> _Task_
Every line of the data must be copied exactly.

====================

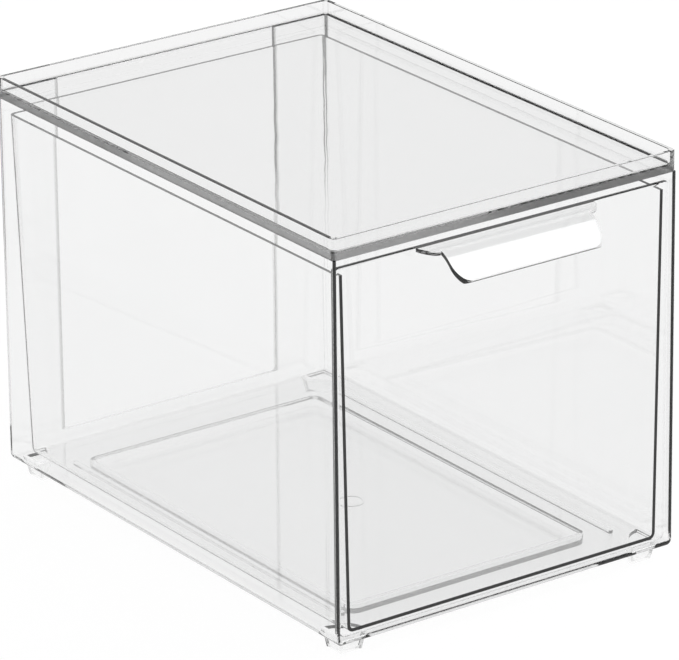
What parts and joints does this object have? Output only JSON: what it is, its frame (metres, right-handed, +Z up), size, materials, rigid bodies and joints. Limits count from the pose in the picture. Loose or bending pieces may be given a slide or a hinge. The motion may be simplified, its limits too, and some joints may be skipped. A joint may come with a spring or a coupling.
{
  "type": "stackable drawer box",
  "caption": "Clear stackable storage box: open-fronted casing with a stacking tray on top and a one-piece pull-out drawer with a curved pull lip.",
  "frame": {"origin": "under the middle of the whole object's bounding box, on the surface that the feet rest on", "axes": "+Z up, the drawer front and its pull lip face -Y, +X to the right of someone looking along +Y at the drawer front"},
  "size_m": [0.203, 0.311, 0.2156],
  "materials": {
    "casing_clear": "clear moulded polystyrene, polished",
    "tray_clear": "clear moulded polystyrene, polished",
    "drawer_clear": "clear moulded polystyrene, polished"
  },
  "bodies": {
    "casing": {"casing_body": "casing_clear", "top_tray": "tray_clear"},
    "drawer": {"drawer": "drawer_clear"}
  },
  "joints": [
    {"name": "drawer_slide", "type": "slide", "parent": "casing", "child": "drawer", "axis": [0, -1, 0], "range_m": [0, 0.22]}
  ]
}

====================

> _Solved problem_
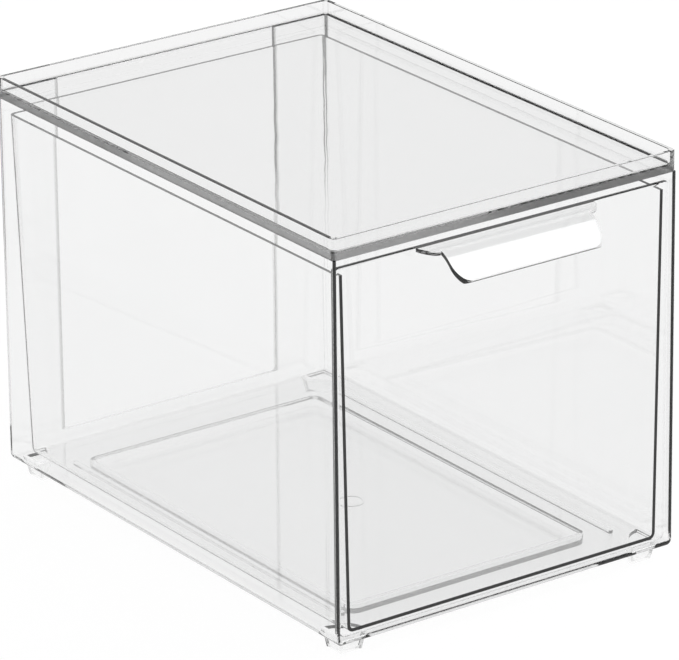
What parts and joints does this object have? Output only JSON: what it is, its frame (metres, right-handed, +Z up), size, materials, rigid bodies and joints. Limits count from the pose in the picture. Loose or bending pieces may be given a slide or a hinge. The motion may be simplified, its limits too, and some joints may be skipped. A joint may come with a spring or a coupling.
{
  "type": "stackable drawer box",
  "caption": "Clear stackable storage box: open-fronted casing with a stacking tray on top and a one-piece pull-out drawer with a curved pull lip.",
  "frame": {"origin": "under the middle of the whole object's bounding box, on the surface that the feet rest on", "axes": "+Z up, the drawer front and its pull lip face -Y, +X to the right of someone looking along +Y at the drawer front"},
  "size_m": [0.203, 0.311, 0.2156],
  "materials": {
    "casing_clear": "clear moulded polystyrene, polished",
    "tray_clear": "clear moulded polystyrene, polished",
    "drawer_clear": "clear moulded polystyrene, polished"
  },
  "bodies": {
    "casing": {"casing_body": "casing_clear", "top_tray": "tray_clear"},
    "drawer": {"drawer": "drawer_clear"}
  },
  "joints": [
    {"name": "drawer_slide", "type": "slide", "parent": "casing", "child": "drawer", "axis": [0, -1, 0], "range_m": [0, 0.22]}
  ]
}